TASK DIRECTIONS
Copy out precisely the lines beginning at the line that contains "buildPlinth();" and ending at the line that contains "obj.data.transform(world)", including both.

○ ○ ○

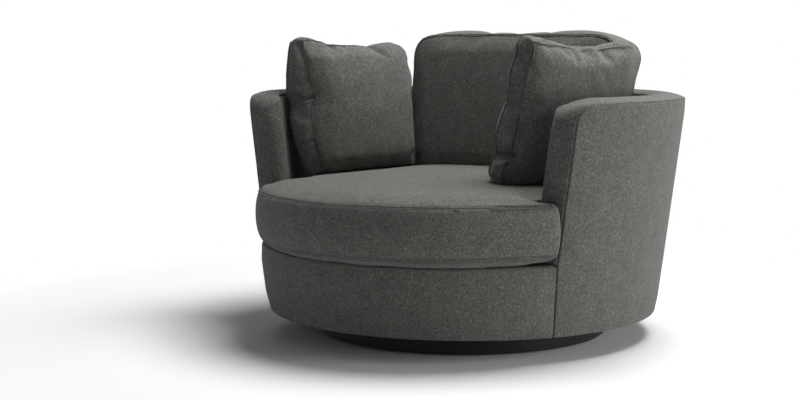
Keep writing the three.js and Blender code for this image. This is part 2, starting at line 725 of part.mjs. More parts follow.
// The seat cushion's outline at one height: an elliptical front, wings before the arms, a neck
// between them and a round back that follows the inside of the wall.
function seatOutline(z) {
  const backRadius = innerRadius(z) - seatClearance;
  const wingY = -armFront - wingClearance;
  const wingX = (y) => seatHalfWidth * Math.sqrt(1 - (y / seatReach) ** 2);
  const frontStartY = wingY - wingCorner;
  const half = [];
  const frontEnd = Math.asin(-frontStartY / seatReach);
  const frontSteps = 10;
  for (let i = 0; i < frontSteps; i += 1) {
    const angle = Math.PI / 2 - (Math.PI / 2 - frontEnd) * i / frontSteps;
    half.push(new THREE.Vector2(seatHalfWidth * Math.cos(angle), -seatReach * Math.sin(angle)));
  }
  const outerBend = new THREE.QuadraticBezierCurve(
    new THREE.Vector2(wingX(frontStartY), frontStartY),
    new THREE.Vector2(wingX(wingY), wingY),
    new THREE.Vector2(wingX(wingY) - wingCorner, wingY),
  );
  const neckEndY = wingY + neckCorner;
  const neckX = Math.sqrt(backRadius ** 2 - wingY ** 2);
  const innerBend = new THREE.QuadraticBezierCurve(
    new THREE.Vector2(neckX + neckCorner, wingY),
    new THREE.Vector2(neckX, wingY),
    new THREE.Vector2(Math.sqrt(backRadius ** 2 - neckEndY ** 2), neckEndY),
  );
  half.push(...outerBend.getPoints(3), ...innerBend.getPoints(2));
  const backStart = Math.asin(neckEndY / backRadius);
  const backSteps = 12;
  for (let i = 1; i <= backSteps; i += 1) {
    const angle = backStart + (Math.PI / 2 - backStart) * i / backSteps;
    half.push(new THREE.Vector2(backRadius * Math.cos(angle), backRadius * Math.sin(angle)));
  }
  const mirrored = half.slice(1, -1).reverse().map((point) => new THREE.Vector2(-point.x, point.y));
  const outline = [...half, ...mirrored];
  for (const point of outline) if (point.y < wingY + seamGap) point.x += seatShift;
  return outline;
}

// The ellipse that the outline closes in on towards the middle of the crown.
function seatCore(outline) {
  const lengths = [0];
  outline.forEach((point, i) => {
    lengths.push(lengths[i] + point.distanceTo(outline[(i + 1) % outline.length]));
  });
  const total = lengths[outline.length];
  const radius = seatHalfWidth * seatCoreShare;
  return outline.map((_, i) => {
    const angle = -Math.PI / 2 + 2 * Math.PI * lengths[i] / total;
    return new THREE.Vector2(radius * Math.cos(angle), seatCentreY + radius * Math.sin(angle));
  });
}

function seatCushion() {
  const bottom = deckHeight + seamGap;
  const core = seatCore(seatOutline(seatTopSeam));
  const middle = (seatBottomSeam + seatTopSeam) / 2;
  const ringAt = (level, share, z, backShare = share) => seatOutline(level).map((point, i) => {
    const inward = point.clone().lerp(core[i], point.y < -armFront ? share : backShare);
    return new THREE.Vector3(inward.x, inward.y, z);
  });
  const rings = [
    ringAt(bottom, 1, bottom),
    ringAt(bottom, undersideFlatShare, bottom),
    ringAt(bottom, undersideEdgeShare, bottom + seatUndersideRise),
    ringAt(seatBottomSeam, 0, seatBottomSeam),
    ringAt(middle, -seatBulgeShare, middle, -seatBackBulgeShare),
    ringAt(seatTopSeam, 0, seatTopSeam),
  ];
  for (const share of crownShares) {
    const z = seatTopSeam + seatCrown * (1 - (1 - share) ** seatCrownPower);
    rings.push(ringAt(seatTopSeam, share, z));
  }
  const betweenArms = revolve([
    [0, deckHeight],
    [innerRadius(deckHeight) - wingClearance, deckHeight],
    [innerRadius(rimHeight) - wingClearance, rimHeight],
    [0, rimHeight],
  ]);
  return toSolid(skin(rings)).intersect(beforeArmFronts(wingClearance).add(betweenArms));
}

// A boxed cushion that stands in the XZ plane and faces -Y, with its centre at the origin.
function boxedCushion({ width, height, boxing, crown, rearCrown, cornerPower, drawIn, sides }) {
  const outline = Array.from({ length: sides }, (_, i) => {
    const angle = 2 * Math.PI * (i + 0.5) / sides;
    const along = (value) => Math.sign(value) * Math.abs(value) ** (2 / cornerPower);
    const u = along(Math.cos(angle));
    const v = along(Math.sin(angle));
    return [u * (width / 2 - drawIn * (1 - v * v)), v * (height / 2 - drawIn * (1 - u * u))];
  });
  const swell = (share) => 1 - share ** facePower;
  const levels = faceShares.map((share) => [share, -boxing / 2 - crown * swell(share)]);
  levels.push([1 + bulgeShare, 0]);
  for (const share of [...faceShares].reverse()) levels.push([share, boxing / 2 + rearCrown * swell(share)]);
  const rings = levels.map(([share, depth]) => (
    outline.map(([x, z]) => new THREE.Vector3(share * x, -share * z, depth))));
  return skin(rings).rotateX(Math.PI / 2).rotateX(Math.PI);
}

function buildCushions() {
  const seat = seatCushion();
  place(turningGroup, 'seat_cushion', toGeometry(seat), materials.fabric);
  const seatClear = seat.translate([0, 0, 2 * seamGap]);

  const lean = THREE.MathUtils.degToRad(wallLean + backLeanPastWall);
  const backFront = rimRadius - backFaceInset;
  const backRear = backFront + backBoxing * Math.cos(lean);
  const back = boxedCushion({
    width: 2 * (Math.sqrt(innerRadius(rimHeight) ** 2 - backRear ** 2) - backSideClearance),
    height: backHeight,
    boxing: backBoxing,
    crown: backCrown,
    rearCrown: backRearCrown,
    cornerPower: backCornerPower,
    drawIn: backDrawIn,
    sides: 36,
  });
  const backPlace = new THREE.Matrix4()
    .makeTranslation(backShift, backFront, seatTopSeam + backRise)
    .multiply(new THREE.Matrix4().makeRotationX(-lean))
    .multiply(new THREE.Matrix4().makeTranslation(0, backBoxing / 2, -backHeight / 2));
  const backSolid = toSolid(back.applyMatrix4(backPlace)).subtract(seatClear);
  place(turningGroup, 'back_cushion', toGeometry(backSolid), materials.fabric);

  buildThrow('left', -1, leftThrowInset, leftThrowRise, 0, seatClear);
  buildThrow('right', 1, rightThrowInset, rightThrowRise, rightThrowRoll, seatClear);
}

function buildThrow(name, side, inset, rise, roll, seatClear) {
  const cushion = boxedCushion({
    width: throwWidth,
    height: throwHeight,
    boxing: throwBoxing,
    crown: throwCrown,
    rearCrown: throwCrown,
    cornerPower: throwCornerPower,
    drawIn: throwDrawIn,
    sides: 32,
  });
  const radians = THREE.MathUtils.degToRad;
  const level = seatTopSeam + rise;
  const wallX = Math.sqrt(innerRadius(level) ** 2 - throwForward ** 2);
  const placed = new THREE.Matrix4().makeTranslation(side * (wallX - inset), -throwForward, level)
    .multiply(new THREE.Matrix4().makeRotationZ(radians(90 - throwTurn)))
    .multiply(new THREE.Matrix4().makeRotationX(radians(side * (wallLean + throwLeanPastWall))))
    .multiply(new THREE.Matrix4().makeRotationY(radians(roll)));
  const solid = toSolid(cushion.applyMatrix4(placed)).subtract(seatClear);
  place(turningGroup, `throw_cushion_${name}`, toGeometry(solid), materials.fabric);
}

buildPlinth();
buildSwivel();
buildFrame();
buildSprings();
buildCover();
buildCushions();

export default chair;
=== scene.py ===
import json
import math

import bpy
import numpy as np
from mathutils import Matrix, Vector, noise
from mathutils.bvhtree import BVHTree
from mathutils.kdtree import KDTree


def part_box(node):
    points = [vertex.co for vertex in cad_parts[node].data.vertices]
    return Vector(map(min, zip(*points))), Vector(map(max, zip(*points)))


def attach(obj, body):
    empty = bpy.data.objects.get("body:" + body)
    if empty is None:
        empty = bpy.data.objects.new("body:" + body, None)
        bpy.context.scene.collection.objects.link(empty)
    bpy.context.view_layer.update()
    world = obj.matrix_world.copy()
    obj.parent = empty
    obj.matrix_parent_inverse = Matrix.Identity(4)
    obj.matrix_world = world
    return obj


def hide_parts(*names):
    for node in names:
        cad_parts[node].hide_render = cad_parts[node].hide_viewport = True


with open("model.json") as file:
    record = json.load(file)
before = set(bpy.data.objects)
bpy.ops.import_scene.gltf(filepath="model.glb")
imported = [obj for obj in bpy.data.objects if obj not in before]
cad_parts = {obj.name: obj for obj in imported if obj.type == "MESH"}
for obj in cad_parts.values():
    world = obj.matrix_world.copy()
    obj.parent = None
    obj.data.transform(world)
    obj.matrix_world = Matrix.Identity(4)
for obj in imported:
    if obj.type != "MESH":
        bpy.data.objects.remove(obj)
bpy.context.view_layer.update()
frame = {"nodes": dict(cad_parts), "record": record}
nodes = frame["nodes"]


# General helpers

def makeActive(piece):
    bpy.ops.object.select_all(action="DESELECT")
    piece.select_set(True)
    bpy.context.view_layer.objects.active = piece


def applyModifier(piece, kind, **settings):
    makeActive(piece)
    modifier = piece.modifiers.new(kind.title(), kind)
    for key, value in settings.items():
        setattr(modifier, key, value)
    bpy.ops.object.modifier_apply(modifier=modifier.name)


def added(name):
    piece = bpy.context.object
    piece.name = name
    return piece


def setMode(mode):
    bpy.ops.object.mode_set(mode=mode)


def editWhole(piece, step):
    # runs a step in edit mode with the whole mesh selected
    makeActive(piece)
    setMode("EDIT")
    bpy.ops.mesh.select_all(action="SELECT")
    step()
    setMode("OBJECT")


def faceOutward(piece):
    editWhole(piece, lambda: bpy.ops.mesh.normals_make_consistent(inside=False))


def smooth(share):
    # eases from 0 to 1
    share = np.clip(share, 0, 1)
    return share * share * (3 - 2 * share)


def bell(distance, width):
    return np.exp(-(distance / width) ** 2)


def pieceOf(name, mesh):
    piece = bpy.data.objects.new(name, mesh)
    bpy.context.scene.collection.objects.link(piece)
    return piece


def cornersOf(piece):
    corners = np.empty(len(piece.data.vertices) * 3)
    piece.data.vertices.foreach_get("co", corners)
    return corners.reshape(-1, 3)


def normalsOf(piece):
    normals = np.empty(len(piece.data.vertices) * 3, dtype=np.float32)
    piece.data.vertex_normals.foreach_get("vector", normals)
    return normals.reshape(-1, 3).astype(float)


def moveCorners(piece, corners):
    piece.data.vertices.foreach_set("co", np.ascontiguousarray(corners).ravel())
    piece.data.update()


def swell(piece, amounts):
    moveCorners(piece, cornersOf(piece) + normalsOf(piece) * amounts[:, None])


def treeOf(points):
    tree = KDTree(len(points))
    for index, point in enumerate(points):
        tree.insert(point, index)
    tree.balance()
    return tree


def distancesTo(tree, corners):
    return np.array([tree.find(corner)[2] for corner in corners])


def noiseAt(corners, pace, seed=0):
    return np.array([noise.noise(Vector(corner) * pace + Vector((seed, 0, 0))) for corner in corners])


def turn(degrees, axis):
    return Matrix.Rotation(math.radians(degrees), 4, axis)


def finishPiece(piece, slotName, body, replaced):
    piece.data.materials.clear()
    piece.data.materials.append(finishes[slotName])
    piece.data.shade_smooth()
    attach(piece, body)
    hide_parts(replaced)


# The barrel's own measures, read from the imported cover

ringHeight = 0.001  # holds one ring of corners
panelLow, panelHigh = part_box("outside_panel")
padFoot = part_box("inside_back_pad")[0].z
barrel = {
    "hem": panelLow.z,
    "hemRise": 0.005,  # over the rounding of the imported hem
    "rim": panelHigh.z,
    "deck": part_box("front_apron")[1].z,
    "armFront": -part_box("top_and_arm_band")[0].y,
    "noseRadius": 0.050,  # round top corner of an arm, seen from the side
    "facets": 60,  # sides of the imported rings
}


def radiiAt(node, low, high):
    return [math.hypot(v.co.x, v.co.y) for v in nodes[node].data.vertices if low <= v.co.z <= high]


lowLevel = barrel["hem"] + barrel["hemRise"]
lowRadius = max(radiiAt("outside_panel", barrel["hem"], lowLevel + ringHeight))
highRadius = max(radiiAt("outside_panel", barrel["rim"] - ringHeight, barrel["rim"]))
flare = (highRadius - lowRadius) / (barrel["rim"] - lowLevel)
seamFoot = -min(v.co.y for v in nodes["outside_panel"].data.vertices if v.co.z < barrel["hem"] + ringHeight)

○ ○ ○

SOLUTION FOR THIS EXERCISE
buildPlinth();
buildSwivel();
buildFrame();
buildSprings();
buildCover();
buildCushions();

export default chair;
=== scene.py ===
import json
import math

import bpy
import numpy as np
from mathutils import Matrix, Vector, noise
from mathutils.bvhtree import BVHTree
from mathutils.kdtree import KDTree


def part_box(node):
    points = [vertex.co for vertex in cad_parts[node].data.vertices]
    return Vector(map(min, zip(*points))), Vector(map(max, zip(*points)))


def attach(obj, body):
    empty = bpy.data.objects.get("body:" + body)
    if empty is None:
        empty = bpy.data.objects.new("body:" + body, None)
        bpy.context.scene.collection.objects.link(empty)
    bpy.context.view_layer.update()
    world = obj.matrix_world.copy()
    obj.parent = empty
    obj.matrix_parent_inverse = Matrix.Identity(4)
    obj.matrix_world = world
    return obj


def hide_parts(*names):
    for node in names:
        cad_parts[node].hide_render = cad_parts[node].hide_viewport = True


with open("model.json") as file:
    record = json.load(file)
before = set(bpy.data.objects)
bpy.ops.import_scene.gltf(filepath="model.glb")
imported = [obj for obj in bpy.data.objects if obj not in before]
cad_parts = {obj.name: obj for obj in imported if obj.type == "MESH"}
for obj in cad_parts.values():
    world = obj.matrix_world.copy()
    obj.parent = None
    obj.data.transform(world)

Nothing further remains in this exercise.